> **Given instruction**: How does the data below read from its first line through the line containing "return self.minus(self.along(self.place, square), square.x"? Print those lines exactly.

═══ Supplied data ═══

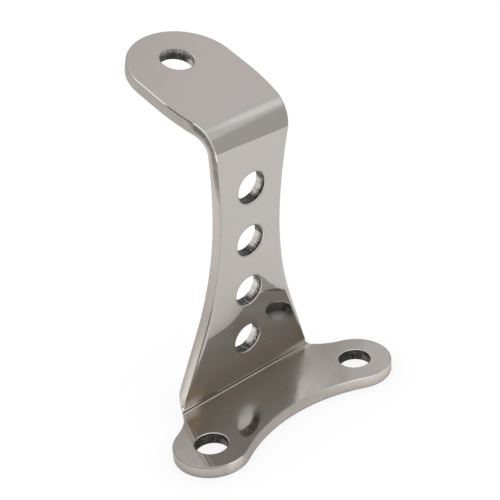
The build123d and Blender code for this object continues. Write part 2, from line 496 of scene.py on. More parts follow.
    def crease(self, colour):
        """The crease: painted highlights at its ends, painted shade on both sides with a thin painted
        highlight, and a thin dark line of painted shade.
        """
        finish = self.finish
        # Painted highlights at both ends of the crease
        left_end = self.times(
            self.ease(self.x, *LEFT_END),
            self.ease(self.crease_reach, *LEFT_END_REACH),
            self.ease(self.across, *LEFT_END_ACROSS),
        )
        right_end = self.ease(self.x, *RIGHT_END, 0.0, RIGHT_END_SHARE)
        right_end = self.times(right_end, self.ease(self.crease_reach, *RIGHT_END_REACH))
        brightened = self.most(left_end, right_end)
        colour = self.tint(brightened, colour, finish.crease_end_highlight)

        # Painted shade on both sides of the crease, with a thin painted highlight in it
        close = self.ease(self.crease_reach, *CREASE_REACH)
        web_side = self.ease(self.x, *WEB_SIDE_PLACES, 0.0, WEB_SIDE_SHARE)
        web_side = self.times(self.ease(self.across, *WEB_SIDE_ACROSS), web_side)
        bare = self.minus(1.0, self.most(web_side, brightened))
        shade = self.times(close, self.ease(self.across, *CREASE_ACROSS), bare)
        colour = self.tint(shade, colour, finish.crease_shade)
        glint = self.times(self.stretch(self.across, *GLINT_ACROSS), shade)
        colour = self.tint(glint, colour, finish.crease_glint)

        # A thin dark line of painted shade along the middle of the crease
        off_middle = self.math("ABSOLUTE", self.across)
        grain = self.noise(self.place, CREASE_LINE_GRAIN)
        line = self.times(
            self.ease(off_middle, finish.crease_width, finish.crease_width * CREASE_LINE_CORE),
            self.ease(grain, *CREASE_LINE_PATCHES, *CREASE_LINE_SHARES),
            close,
            self.ease(self.x, *CREASE_LINE_END, *CREASE_LINE_END_SHARES),
        )
        return self.tint(line, colour, finish.crease_line_shade)

    def beyond(self, start, end):
        """How far a point lies to the left of the line from start to end, seen from the front."""
        along = (Vector(end) - Vector(start)).normalized()
        square = Vector((-along.y, 0, along.x))
        return self.minus(self.along(self.place, square), square.x * start[0] + square.z * start[1])

    def wedge_and_ring(self, colour):
        """A wedge of painted reflection beside the second web hole, which shows on a slant only, and a dark
        ring round rims.
        """
        finish = self.finish
        jag = self.times(self.swing(self.noise(self.place, WEDGE_JAGS)), WEDGE_JAG_DEPTH)
        past_top = self.plus(self.beyond(finish.wedge_reflection_top, finish.wedge_reflection_tip), jag)
        past_root = self.beyond(finish.wedge_reflection_root, finish.wedge_reflection_tip)
        slant = self.node("ShaderNodeLayerWeight").outputs["Facing"]
        wedge = self.times(
            self.ease(past_top, *WEDGE_TOP_SIDE),
            self.ease(past_root, *WEDGE_LOW_SIDE),
            self.ease(self.x, *WEDGE_PLACES),
            self.past(self.level, HALF_LEVEL),
            self.ease(slant, *WEDGE_SLANT),
        )
        colour = self.tint(wedge, colour, finish.wedge_reflection_colour)
        ring = self.ease(self.hole_reach, *RING_REACH)
        ring = self.times(ring, self.blend(self.on_web, *WEB_RING_SHARES))
        return self.tint(ring, colour, finish.line_and_shade_colour)

    def edges(self):
        """Colour and roughness of the cut edges: streaks from the linisher, warm and grey in turn."""
        finish = self.finish
        slow = self.scale(self.through, GRAIN_FINENESS / finish.streak_width)
        quick = self.scale(self.square, self.times(self.level, GRAIN_LAYERS))
        grain = self.noise(self.vector("ADD", slow, quick), 1.0)
        middle = self.stretch(self.level, *MIDDLE_LEVELS)
        warm = self.plus(
            self.times(grain, GRAIN_SHARE),
            self.times(middle, MIDDLE_SHARE),
            self.times(self.streaks, STREAK_SHARE),
        )
        warm = self.ease(warm, *WARM_PATCHES)
        colour = self.tint(warm, finish.edge_colour, finish.edge_warm_colour)
        colour = self.tint(self.edge_highlights(), colour, finish.edge_highlight_colour)
        colour = self.tint(self.edge_lines(), colour, finish.line_and_shade_colour)
        least, greatest = [finish.edge_roughness * share for share in STREAK_BLUR]
        return colour, self.ease(self.streaks, *STREAK_PATCHES, least, greatest)

    def edge_highlights(self):
        """Share of the painted highlight: low on the web, low on the foot and round its lobes."""
        low_web = self.ease(self.height, *LIGHT_WEB_HEIGHTS)
        low_web = self.times(self.on_web, low_web, self.ease(self.level, *LIGHT_WEB_LEVELS))
        low_foot = self.ease(self.x, *LOW_FOOT_PLACES, *LOW_FOOT_SHARES)
        low_foot = self.times(self.ease(self.level, *LOW_FOOT_LEVELS), low_foot)
        right_lobe = self.ease(self.x, *RIGHT_LOBE_END, *RIGHT_LOBE_SHARES)
        right_lobe = self.times(self.ease(self.x, *RIGHT_LOBE), right_lobe)
        lobes = self.times(self.most(self.left_lobe, right_lobe), LOBE_SHARE)
        return self.most(low_web, self.times(self.on_foot, self.most(low_foot, lobes)))

    def edge_lines(self):
        """Share of the dark lines: one beside the front arris, and one along the back."""
        near_bend = self.ease(self.bend_reach, *UPPER_BEND_REACH)
        near_bend = self.times(near_bend, self.ease(self.along_tab, *UPPER_BEND_TAB))
        start = self.blend(near_bend, *LINE_STARTS)
        bend_share = self.times(near_bend, BEND_LINE_SHARE)
        share = self.most(self.times(self.on_web, WEB_LINE_SHARE), bend_share)
        front = self.ease(self.level, start, self.plus(start, LINE_WIDTH), 0.0, share)
        fineness = BROAD_FINENESS / self.finish.streak_width
        broad = self.noise(self.through, fineness, detail=2.0, roughness=0.5)
        front = self.times(front, self.ease(broad, *LINE_PATCHES, *LINE_SHARES))
        back = self.ease(self.level, *BACK_LINE_LEVELS)
        back = self.times(back, self.blend(self.on_foot, *BACK_LINE_FOOT_SHARES))
        return self.most(front, back)

    def walls(self):
        """Colour of the drilled walls: dark with painted shade and flecked, with a painted highlight on one
        side.
        """
        finish = self.finish
        # Painted highlight on the side that faces the light, on the tab's upper walls and low on the foot
        side = self.ease(self.along(self.facing, finish.wall_highlight_side), *HIGHLIT_TURN)
        side = self.times(side, self.ease(self.level, *HIGHLIT_LEVELS, *HIGHLIT_SHARES))
        tab_top = self.ease(self.level, *TAB_HIGHLIT_LEVELS, *TAB_HIGHLIT_SHARES)
        tab_top = self.times(self.on_tab, tab_top)
        foot = self.ease(self.height, *FOOT_HIGHLIT_HEIGHTS, 0.0, FOOT_HIGHLIT_SHARE)
        stripes = self.blend(self.on_web, *WEB_STRIPE_SHARES)
        stripes = self.times(self.swing(self.stripes), stripes)
        flecks = self.blend(self.on_tab, *TAB_FLECK_SHARES)
        flecks = self.times(self.swing(self.flecks), flecks)
        highlit = self.plus(self.most(side, tab_top, foot), stripes, flecks)
        cool = self.ease(self.split(self.facing)["Y"], *COOL_TURN)
        cool = self.times(cool, self.ease(self.height, *COOL_HEIGHTS))
        colour = self.tint(cool, finish.wall_colour, finish.cool_wall_colour)
        return self.tint(self.ease(highlit, *HIGHLIT_PATCHES), colour, finish.wall_highlight_colour)

    def arrises(self, colour):
        """The rounded edges of the faces: a painted highlight where they gleam and face the light, else
        painted shade.
        """
        finish = self.finish
        on_bend = self.ease(self.along_tab, *BEND_ARRIS_TAB)
        on_bend = self.times(on_bend, self.ease(self.past_web, *BEND_ARRIS_WEB))
        far_tab = self.stretch(self.along_tab, *FAR_TAB)
        near_tab = self.stretch(self.along_tab, *NEAR_TAB)
        foot = self.ease(self.x, *FOOT_GLEAM, *FOOT_GLEAM_SHARES)
        foot = self.times(self.on_foot, self.most(self.left_lobe, foot))
        rims = self.times(self.by_hole, self.blend(self.on_tab, *TAB_RIM_SHARES))
        gleam = self.most(on_bend, far_tab, foot, rims)
        low_web = self.stretch(self.height, *LOW_WEB_HEIGHTS)
        left_foot = self.ease(self.x, *LEFT_FOOT_LINE, 0.0, LEFT_FOOT_SHARE)
        left_foot = self.times(self.on_foot, left_foot)
        strength = self.most(gleam, near_tab, low_web, left_foot, LEAST_ARRIS)
        left = self.ease(self.x, *LEFT_ARRIS, *LEFT_ARRIS_SHARES)
        strength = self.times(strength, self.most(left, self.by_hole, self.on_foot))
        # Painted highlight where an arris faces the light, painted shade where it faces away
        lit = self.ease(self.along(self.facing, finish.lit_side), *LIT_TURN)
        over = self.tint(self.times(lit, gleam), finish.line_and_shade_colour, finish.arris_highlight_colour)
        return self.tint(self.times(self.arris, strength, ARRIS_SHARE), colour, over)

    def flank_roll(self):
        """Height of the web's face where polishing has rolled it off beside the lower flanks."""
        reach, slope = self.finish.roll_reach, self.finish.roll_slope
        below = self.most(self.minus(FLANK_TOP, self.up_web), 0.0)
        straight = self.times(below, math.tan(FLANK_ANGLE))
        rise = self.minus(WAIST_HEIGHT, self.most(self.up_web, FLANK_TOP))
        arc = self.math("SQRT", self.minus(FLANK_RADIUS**2, self.times(rise, rise)))
        flank = self.minus(self.plus(straight, HALF_WAIST + FLANK_RADIUS), arc)
        inset = self.math("DIVIDE", self.minus(flank, self.sideways), reach)
        inset = self.most(self.minus(1.0, inset), 0.0)
        full_drop = reach * math.tan(slope) / 2
        drop = self.times(inset, inset, -full_drop)
        return self.times(drop, self.stretch(self.up_web, *FLANK_ROLL_UP))

    def relief(self):
        """Waves and a hollow along the crease on the faces, streaks on edges, flecks in holes."""
        finish = self.finish
        waves = self.noise(self.place, 1 / finish.wave_length, detail=1.0, roughness=0.4)
        waves = self.times(waves, finish.wave_height)
        fall = self.math("EXPONENT", self.math("DIVIDE", self.crease_reach, -finish.hollow_reach))
        hollow = self.times(fall, math.tan(finish.hollow_slope) * finish.hollow_reach)
        faces = self.plus(waves, self.plus(hollow, self.flank_roll()))
        edges = self.times(self.streaks, finish.streak_depth)
        walls = self.times(self.plus(self.stripes, self.flecks), finish.streak_depth * FLECK_DEPTH)
        height = self.blend(self.drilled, self.blend(self.cut, faces, edges), walls)

        # The foot's face slopes a little sideways
        on_top = self.ease(self.split(self.facing)["Z"], *FOOT_TOP_TURN)
        on_top = self.times(on_top, self.ease(self.height, *FOOT_TOP_HEIGHTS))
        slope = self.combine(self.times(on_top, math.tan(finish.foot_slope)))
        tilted = self.vector("NORMALIZE", self.vector("ADD", self.facing, slope))
        inputs = {"Height": height, "Strength": 1.0, "Distance": 1.0, "Normal": tilted}
        return self.node("ShaderNodeBump", inputs).outputs["Normal"]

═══

> **Correct output**:
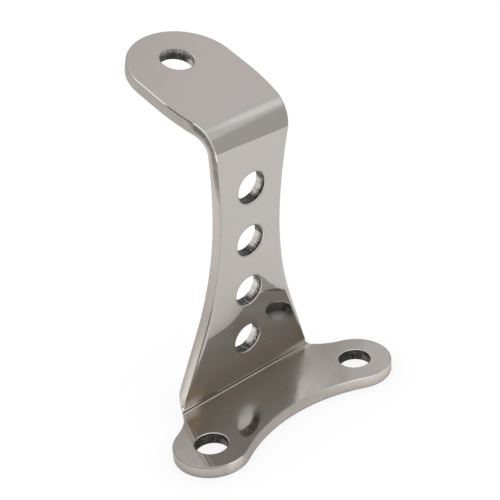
The build123d and Blender code for this object continues. Write part 2, from line 496 of scene.py on. More parts follow.
    def crease(self, colour):
        """The crease: painted highlights at its ends, painted shade on both sides with a thin painted
        highlight, and a thin dark line of painted shade.
        """
        finish = self.finish
        # Painted highlights at both ends of the crease
        left_end = self.times(
            self.ease(self.x, *LEFT_END),
            self.ease(self.crease_reach, *LEFT_END_REACH),
            self.ease(self.across, *LEFT_END_ACROSS),
        )
        right_end = self.ease(self.x, *RIGHT_END, 0.0, RIGHT_END_SHARE)
        right_end = self.times(right_end, self.ease(self.crease_reach, *RIGHT_END_REACH))
        brightened = self.most(left_end, right_end)
        colour = self.tint(brightened, colour, finish.crease_end_highlight)

        # Painted shade on both sides of the crease, with a thin painted highlight in it
        close = self.ease(self.crease_reach, *CREASE_REACH)
        web_side = self.ease(self.x, *WEB_SIDE_PLACES, 0.0, WEB_SIDE_SHARE)
        web_side = self.times(self.ease(self.across, *WEB_SIDE_ACROSS), web_side)
        bare = self.minus(1.0, self.most(web_side, brightened))
        shade = self.times(close, self.ease(self.across, *CREASE_ACROSS), bare)
        colour = self.tint(shade, colour, finish.crease_shade)
        glint = self.times(self.stretch(self.across, *GLINT_ACROSS), shade)
        colour = self.tint(glint, colour, finish.crease_glint)

        # A thin dark line of painted shade along the middle of the crease
        off_middle = self.math("ABSOLUTE", self.across)
        grain = self.noise(self.place, CREASE_LINE_GRAIN)
        line = self.times(
            self.ease(off_middle, finish.crease_width, finish.crease_width * CREASE_LINE_CORE),
            self.ease(grain, *CREASE_LINE_PATCHES, *CREASE_LINE_SHARES),
            close,
            self.ease(self.x, *CREASE_LINE_END, *CREASE_LINE_END_SHARES),
        )
        return self.tint(line, colour, finish.crease_line_shade)

    def beyond(self, start, end):
        """How far a point lies to the left of the line from start to end, seen from the front."""
        along = (Vector(end) - Vector(start)).normalized()
        square = Vector((-along.y, 0, along.x))
        return self.minus(self.along(self.place, square), square.x * start[0] + square.z * start[1])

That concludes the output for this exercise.